Il D.M. 11/09/2000 n. 289 Ministero Finanze intitolato “Regolamento relativo all’albo dei soggetti abilitati ad effettuare attività di liquidazione di accertamento e di riscossione dei tributi e di altre entrate delle province e dei comuni, ai sensi dell’articolo 53 comma 1 del decreto legislativo 15 dicembre 1997 n. 446”, riguarda tanto i tributi (come la Tariffa Igiene Ambientale ex art. 49 D.Lgs. 22/97 ai sensi della Corte Cost. 238/2009) quanto le “entrate delle province e dei comuni” (è dibattuta in dottrina la natura tributaria o di mero corrispettivo della Tariffa Integrata Ambientale ex art. 238 D.Lgs. 152/2006. Per molti trattasi di “prestazione patrimoniale imposta”, anche se stabilire la natura tributaria o patrimoniale è indifferente ai fini della necessità che il soggetto - o il socio privato in caso di società mista – accertatore e riscossore sia iscritto all’albo de quo).
Ai sensi dell’art. 1 del citato decreto, è indispensabile l’iscrizione all’albo anche per il solo compimento “delle attività connesse o complementari indirizzate al supporto delle attività di gestione tributaria e patrimoniale”.
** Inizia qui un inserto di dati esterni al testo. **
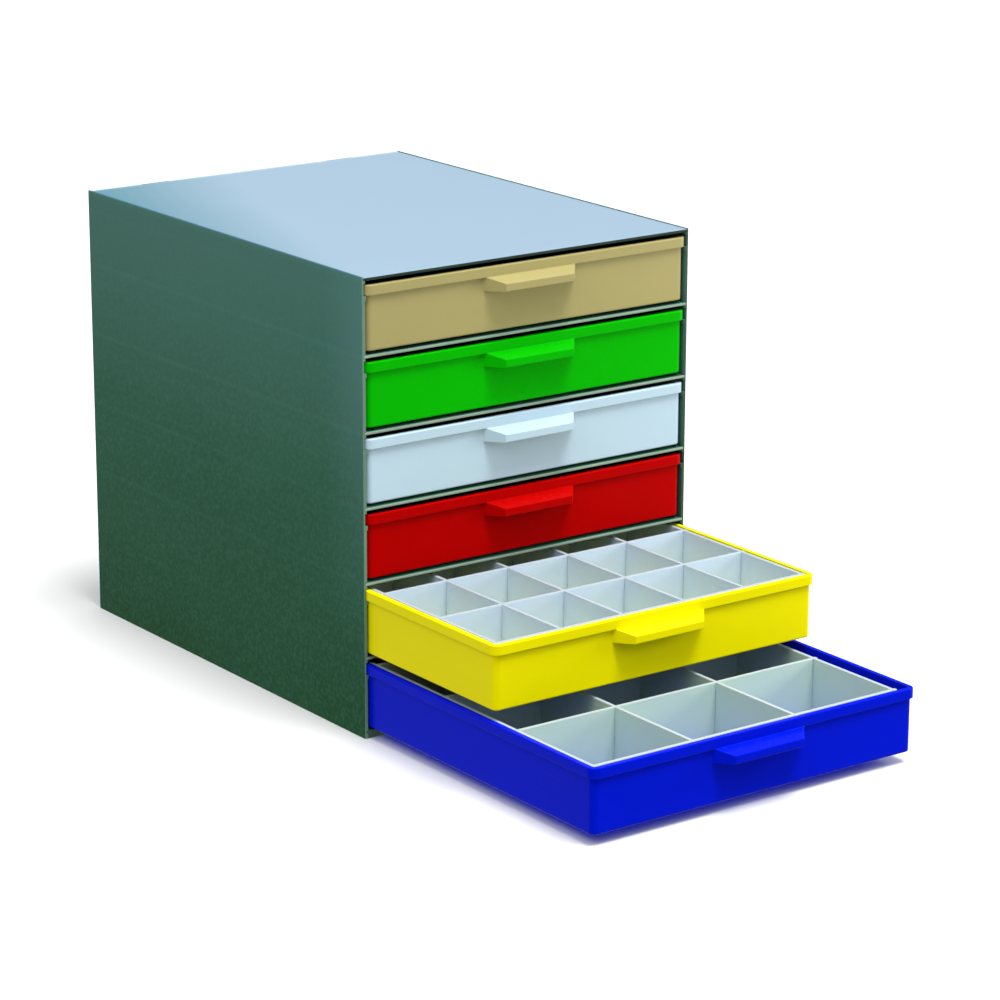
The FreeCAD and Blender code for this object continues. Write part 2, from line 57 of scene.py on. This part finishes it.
# ---------------------------------------------------------------- materials
class Tree(object):
    """Short names for building a node tree."""

    def __init__(self, name):
        self.mat = bpy.data.materials.new(name)
        self.mat.use_nodes = True
        self.nt = self.mat.node_tree
        self.nt.nodes.clear()
        self.out = self.nt.nodes.new("ShaderNodeOutputMaterial")
        self.bsdf = self.nt.nodes.new("ShaderNodeBsdfPrincipled")
        self.link(self.bsdf.outputs[0], self.out.inputs["Surface"])
        self.coord = self.nt.nodes.new("ShaderNodeTexCoord").outputs["Object"]

    def link(self, a, b):
        self.nt.links.new(a, b)

    def put(self, sock, value):
        if isinstance(value, bpy.types.NodeSocket):
            self.link(value, sock)
        else:
            sock.default_value = value

    def scaled(self, scale, offset=(0, 0, 0)):
        """Object coordinates, stretched along the axes."""
        m = self.nt.nodes.new("ShaderNodeMapping")
        self.link(self.coord, m.inputs["Vector"])
        m.inputs["Scale"].default_value = scale
        m.inputs["Location"].default_value = offset
        return m.outputs["Vector"]

    def noise(self, vec, scale, detail=2.0, rough=0.5, distortion=0.0):
        n = self.nt.nodes.new("ShaderNodeTexNoise")
        self.link(vec, n.inputs["Vector"])
        n.inputs["Scale"].default_value = scale
        n.inputs["Detail"].default_value = detail
        n.inputs["Roughness"].default_value = rough
        n.inputs["Distortion"].default_value = distortion
        return n.outputs["Fac"]

    def ramp(self, fac, lo, hi, a=0.0, b=1.0):
        """fac from lo..hi mapped to a..b, clamped."""
        n = self.nt.nodes.new("ShaderNodeMapRange")
        self.link(fac, n.inputs["Value"])
        n.inputs["From Min"].default_value = lo
        n.inputs["From Max"].default_value = hi
        n.inputs["To Min"].default_value = a
        n.inputs["To Max"].default_value = b
        return n.outputs["Result"]

    def math(self, op, a, b=0.0, c=0.0, clamp=False):
        n = self.nt.nodes.new("ShaderNodeMath")
        n.operation = op
        n.use_clamp = clamp
        self.put(n.inputs[0], a)
        self.put(n.inputs[1], b)
        self.put(n.inputs[2], c)
        return n.outputs[0]

    def mix(self, fac, a, b):
        n = self.nt.nodes.new("ShaderNodeMix")
        n.data_type = "RGBA"
        self.put(n.inputs["Factor"], fac)
        self.put(n.inputs[6], a)
        self.put(n.inputs[7], b)
        return n.outputs[2]

    def axis(self, which):
        n = self.nt.nodes.new("ShaderNodeSeparateXYZ")
        self.link(self.coord, n.inputs[0])
        return n.outputs[which]

    def band(self, value, centre, half):
        """1 within half of centre, soft towards the ends."""
        d = self.math("ABSOLUTE", self.math("SUBTRACT", value, centre))
        return self.ramp(d, 0.0, half, 1.0, 0.0)

    def edges(self, radius, samples=6):
        """0 on flat areas and up to 1 at the edges, from the rounded normal."""
        bev = self.nt.nodes.new("ShaderNodeBevel")
        bev.samples = samples
        bev.inputs["Radius"].default_value = radius
        geo = self.nt.nodes.new("ShaderNodeNewGeometry")
        dot = self.nt.nodes.new("ShaderNodeVectorMath")
        dot.operation = "DOT_PRODUCT"
        self.link(bev.outputs["Normal"], dot.inputs[0])
        self.link(geo.outputs["Normal"], dot.inputs[1])
        return self.ramp(dot.outputs["Value"], 0.98, 0.70), bev.outputs["Normal"]

    def bump(self, height, strength, distance, normal=None):
        n = self.nt.nodes.new("ShaderNodeBump")
        n.inputs["Strength"].default_value = strength
        n.inputs["Distance"].default_value = distance
        self.link(height, n.inputs["Height"])
        if normal is not None:
            self.link(normal, n.inputs["Normal"])
        return n.outputs["Normal"]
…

Ai sensi degli artt. 3 e 8, la predetta iscrizione è subordinata al riconoscimento “dell’idoneità finanziaria”, oltre al “possesso di idoneo apparato organizzativo, funzionale allo svolgimento dei servizi affidati, nonché la presenza delle necessarie figure professionali”. Dall’esperienza vantata da un soggetto gestore che sino ad oggi non ha mai gestito un’entrata pubblica, l’unica competenza che può essere obiettivamente riconosciuta all’ipotetica affidataria riguarderà la materiale raccolta dei rifiuti e lo spezzamento delle aree comunali, non certo la materia fiscale o para-fiscale.
Ed ancora, appare opportuno tenere presente che le società miste, cosiddette aperte, costituite per finalità specifiche ma indifferenziate, non possono essere affidatarie dirette in quanto non soddisfano le condizioni a cui è ancorata la deroga al principio generale della gara. Lo ha stabilito il Consiglio di Stato, con sentenza 15 ottobre 2010, n. 7533 con la quale si precisa come la gara debba sempre essere esperita, non per trovare il terzo gestore del servizio, bensì il partner privato con cui gestirlo.
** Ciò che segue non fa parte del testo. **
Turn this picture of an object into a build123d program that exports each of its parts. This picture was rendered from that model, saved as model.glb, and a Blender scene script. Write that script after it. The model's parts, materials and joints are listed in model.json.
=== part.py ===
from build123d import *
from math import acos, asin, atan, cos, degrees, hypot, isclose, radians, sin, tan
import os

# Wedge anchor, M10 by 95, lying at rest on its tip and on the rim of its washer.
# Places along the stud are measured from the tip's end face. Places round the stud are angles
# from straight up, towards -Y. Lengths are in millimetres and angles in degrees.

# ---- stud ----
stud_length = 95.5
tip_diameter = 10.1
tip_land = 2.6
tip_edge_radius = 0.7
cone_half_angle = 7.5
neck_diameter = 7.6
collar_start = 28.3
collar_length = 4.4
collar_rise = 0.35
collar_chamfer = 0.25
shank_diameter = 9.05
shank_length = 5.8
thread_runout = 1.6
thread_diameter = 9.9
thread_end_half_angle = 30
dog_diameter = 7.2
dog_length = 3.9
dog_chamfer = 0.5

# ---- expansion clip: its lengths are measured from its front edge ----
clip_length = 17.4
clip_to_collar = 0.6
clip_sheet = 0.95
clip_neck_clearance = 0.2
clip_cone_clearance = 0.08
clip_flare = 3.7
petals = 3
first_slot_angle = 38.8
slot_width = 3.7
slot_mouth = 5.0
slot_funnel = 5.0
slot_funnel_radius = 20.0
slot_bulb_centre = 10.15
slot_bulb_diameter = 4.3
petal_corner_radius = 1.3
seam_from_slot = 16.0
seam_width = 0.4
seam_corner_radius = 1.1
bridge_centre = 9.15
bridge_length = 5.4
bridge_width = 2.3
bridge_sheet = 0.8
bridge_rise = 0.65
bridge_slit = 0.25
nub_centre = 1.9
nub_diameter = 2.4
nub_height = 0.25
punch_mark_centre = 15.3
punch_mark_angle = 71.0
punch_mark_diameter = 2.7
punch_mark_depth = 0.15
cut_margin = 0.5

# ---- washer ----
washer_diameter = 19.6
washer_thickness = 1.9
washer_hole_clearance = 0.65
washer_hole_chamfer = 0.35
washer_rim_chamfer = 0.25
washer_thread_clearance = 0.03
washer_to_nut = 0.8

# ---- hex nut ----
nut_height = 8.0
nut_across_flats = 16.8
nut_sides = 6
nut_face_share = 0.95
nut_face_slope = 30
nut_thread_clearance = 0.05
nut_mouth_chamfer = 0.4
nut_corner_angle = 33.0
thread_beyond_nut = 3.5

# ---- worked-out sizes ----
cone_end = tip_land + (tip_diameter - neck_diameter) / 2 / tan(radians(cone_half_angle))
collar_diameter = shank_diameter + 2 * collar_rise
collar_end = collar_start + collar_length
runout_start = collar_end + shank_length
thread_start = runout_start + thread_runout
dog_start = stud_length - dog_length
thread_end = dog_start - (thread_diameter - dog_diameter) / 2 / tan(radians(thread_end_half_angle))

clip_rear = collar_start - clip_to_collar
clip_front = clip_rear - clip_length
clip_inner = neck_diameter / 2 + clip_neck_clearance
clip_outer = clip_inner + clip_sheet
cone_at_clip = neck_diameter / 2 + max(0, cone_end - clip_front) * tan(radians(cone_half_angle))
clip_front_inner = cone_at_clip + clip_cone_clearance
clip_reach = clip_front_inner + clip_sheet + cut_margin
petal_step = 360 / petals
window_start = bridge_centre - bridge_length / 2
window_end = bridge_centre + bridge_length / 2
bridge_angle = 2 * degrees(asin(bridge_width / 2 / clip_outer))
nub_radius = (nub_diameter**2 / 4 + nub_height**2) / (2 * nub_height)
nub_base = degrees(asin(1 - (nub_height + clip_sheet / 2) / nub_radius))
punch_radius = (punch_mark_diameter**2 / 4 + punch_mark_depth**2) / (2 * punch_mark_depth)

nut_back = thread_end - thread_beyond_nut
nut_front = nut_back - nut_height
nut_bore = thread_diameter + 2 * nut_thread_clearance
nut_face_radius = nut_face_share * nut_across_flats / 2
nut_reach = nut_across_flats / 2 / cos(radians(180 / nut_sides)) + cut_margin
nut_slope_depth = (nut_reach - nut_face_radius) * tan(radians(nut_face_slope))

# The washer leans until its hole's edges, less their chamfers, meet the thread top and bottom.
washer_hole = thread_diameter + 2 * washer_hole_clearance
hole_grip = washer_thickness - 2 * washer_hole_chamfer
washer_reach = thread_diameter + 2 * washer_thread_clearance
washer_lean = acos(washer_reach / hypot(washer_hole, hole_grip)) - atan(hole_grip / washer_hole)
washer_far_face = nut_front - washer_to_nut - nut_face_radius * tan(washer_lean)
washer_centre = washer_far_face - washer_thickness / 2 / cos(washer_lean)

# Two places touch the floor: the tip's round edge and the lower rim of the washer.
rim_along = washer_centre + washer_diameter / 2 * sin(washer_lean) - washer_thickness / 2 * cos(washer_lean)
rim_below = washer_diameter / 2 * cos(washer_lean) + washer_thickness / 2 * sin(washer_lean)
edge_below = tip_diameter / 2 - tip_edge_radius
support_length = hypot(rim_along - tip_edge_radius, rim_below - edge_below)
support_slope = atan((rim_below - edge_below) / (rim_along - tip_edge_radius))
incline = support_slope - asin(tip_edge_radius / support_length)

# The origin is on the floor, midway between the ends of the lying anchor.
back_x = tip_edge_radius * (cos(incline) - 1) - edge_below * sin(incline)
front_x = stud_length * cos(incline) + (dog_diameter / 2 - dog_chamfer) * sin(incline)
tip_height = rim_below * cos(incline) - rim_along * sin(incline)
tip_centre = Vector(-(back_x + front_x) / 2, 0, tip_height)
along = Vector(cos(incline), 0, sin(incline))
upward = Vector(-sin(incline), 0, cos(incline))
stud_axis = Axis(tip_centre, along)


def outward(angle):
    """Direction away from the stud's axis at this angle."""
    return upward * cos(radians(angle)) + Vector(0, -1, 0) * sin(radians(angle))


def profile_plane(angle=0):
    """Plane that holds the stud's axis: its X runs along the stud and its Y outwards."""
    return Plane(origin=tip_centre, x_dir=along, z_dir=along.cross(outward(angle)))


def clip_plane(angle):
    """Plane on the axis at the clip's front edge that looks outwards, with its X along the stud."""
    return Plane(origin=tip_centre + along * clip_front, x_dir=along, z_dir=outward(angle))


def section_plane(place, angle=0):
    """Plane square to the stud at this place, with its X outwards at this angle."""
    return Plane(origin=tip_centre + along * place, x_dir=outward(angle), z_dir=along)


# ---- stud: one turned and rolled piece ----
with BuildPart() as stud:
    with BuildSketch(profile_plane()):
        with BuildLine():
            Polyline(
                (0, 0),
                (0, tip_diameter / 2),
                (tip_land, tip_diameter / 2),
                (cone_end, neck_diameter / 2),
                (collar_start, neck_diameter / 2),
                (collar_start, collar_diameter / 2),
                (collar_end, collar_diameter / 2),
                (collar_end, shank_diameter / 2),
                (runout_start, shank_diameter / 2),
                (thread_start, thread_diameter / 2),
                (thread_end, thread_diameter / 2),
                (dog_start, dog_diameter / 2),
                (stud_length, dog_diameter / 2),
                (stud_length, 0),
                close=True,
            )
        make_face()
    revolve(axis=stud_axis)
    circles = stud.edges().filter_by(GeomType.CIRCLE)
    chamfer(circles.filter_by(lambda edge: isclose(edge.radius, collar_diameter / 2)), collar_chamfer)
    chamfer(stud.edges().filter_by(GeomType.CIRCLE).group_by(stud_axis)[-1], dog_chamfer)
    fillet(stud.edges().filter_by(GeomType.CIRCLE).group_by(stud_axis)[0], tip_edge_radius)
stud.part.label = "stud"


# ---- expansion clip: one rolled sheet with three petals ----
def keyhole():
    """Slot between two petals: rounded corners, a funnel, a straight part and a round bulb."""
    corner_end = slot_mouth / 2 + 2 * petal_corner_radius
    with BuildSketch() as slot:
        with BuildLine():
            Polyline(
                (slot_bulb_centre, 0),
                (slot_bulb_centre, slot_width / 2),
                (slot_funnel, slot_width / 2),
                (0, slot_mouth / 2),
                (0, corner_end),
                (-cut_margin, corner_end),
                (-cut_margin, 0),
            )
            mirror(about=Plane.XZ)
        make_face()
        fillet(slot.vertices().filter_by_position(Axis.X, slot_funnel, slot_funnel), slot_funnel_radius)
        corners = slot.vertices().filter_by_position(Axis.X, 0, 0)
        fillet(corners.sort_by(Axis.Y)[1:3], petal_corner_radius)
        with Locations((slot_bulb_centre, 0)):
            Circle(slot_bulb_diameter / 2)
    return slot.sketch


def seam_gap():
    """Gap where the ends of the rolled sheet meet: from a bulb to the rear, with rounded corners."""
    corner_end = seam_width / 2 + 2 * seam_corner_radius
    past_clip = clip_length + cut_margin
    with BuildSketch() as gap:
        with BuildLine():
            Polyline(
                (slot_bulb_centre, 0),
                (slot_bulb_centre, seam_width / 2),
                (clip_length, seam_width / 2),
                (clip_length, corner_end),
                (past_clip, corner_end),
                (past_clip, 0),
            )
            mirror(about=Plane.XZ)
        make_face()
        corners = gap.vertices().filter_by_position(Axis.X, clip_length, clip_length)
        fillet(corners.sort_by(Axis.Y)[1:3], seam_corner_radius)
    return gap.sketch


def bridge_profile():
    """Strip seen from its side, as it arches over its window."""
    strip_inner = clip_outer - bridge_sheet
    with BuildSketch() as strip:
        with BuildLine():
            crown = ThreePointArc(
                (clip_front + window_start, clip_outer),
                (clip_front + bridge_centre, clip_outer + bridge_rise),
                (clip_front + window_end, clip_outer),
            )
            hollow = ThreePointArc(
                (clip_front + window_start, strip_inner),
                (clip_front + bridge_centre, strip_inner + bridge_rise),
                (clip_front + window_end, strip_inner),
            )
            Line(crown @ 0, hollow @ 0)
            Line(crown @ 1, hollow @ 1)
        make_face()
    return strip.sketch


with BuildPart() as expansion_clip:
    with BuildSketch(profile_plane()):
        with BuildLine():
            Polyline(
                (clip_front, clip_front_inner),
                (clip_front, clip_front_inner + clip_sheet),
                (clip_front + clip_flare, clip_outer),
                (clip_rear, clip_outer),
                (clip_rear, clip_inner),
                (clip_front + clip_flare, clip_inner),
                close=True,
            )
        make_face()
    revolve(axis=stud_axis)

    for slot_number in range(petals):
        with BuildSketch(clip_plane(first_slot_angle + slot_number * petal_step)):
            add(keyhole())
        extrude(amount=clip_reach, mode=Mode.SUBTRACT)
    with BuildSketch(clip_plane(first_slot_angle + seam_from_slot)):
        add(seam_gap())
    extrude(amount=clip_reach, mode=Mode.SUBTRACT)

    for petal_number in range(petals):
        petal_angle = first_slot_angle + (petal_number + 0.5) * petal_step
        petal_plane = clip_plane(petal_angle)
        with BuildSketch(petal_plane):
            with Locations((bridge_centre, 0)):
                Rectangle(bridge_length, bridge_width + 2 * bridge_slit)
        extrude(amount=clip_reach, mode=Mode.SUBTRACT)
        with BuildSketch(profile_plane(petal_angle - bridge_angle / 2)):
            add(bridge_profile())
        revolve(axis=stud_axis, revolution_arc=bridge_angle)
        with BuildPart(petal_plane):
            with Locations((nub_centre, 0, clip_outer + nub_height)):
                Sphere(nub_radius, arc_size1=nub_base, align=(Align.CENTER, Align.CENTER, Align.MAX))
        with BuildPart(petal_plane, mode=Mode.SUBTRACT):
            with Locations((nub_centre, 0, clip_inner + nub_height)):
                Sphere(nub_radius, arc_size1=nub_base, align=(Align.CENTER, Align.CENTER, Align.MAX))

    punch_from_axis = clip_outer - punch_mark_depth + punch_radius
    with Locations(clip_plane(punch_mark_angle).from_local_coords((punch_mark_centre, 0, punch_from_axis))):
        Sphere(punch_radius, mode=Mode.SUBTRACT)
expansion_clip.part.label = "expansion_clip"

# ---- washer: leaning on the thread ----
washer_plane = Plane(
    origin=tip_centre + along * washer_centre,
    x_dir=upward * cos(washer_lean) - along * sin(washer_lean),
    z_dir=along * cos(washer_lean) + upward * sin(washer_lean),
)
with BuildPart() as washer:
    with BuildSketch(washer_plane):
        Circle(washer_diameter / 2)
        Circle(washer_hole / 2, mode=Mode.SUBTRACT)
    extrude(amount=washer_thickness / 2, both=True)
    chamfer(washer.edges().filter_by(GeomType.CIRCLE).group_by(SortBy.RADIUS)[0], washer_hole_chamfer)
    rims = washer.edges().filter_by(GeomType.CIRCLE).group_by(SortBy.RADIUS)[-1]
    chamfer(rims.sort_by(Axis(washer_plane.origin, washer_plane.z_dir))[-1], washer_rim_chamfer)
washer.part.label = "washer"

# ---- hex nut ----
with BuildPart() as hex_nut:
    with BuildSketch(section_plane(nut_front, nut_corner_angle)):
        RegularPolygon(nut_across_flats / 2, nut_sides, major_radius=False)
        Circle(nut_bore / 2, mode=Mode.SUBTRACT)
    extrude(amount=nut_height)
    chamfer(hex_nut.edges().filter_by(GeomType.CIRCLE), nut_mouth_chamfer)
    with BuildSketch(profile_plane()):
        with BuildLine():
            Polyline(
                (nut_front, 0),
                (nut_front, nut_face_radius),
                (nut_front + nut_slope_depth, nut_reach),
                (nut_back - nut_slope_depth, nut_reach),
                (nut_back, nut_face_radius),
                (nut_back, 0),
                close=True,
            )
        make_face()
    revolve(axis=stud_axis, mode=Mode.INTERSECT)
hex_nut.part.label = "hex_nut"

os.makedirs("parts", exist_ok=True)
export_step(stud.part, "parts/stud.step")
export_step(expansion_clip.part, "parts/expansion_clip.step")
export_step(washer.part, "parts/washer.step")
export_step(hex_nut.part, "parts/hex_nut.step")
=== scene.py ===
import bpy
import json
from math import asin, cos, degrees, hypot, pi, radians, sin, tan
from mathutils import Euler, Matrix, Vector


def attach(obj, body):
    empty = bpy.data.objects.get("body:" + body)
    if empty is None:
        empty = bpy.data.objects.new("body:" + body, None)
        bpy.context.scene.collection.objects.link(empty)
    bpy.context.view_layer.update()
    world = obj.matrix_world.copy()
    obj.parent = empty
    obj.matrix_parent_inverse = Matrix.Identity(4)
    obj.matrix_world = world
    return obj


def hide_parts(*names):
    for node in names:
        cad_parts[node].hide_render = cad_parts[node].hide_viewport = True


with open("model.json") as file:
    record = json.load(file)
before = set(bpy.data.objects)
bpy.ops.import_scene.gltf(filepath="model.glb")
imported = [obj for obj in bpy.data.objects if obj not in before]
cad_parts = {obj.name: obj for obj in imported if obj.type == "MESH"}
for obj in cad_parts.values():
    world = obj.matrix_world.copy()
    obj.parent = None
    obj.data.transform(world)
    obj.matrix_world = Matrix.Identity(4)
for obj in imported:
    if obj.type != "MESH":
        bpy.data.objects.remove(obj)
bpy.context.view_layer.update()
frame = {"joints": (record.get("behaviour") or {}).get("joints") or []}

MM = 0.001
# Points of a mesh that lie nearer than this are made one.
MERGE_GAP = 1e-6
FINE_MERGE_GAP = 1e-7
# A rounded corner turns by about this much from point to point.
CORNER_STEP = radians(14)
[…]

Già l’Adunanza Plenaria, nel 2008 ha chiarito i limiti dell’affidamento diretto alle società miste ai sensi dell’art. 113, comma 5, lett. b), del D.Lgs. 267/00. Il giudice amministrativo chiarì come, premesso che il principio generale è sempre quello della gara, e che l’affidamento diretto è sempre una deroga a tale principio, deroga consentita in casi di stretta interpretazione, la società mista si giustifica quale forma di partenariato pubblico-privato costituito per la gestione di uno specifico servizio per un tempo determinato. In questi casi non si può parlare di una esenzione dal principio della gara, ma di un mutamento dell’oggetto della gara, che deve sempre essere esperita, non per trovare il terzo gestore del servizio, bensì il partner privato con cui gestire il servizio. E’ evidente, quindi, che le società miste cosiddette aperte, costituite cioè per finalità specifiche ma indifferenziate, non possono essere affidatarie dirette in quanto non soddisfano le condizioni a cui è ancorata la deroga. Nella fattispecie, la partecipazione azionaria di una società costituita in precedenza, ancorché avente ad oggetto la gestione dei rifiuti, non è stata ritenuta sufficiente a legittimare l'affidamento diretto e ad escludere la necessità della gara.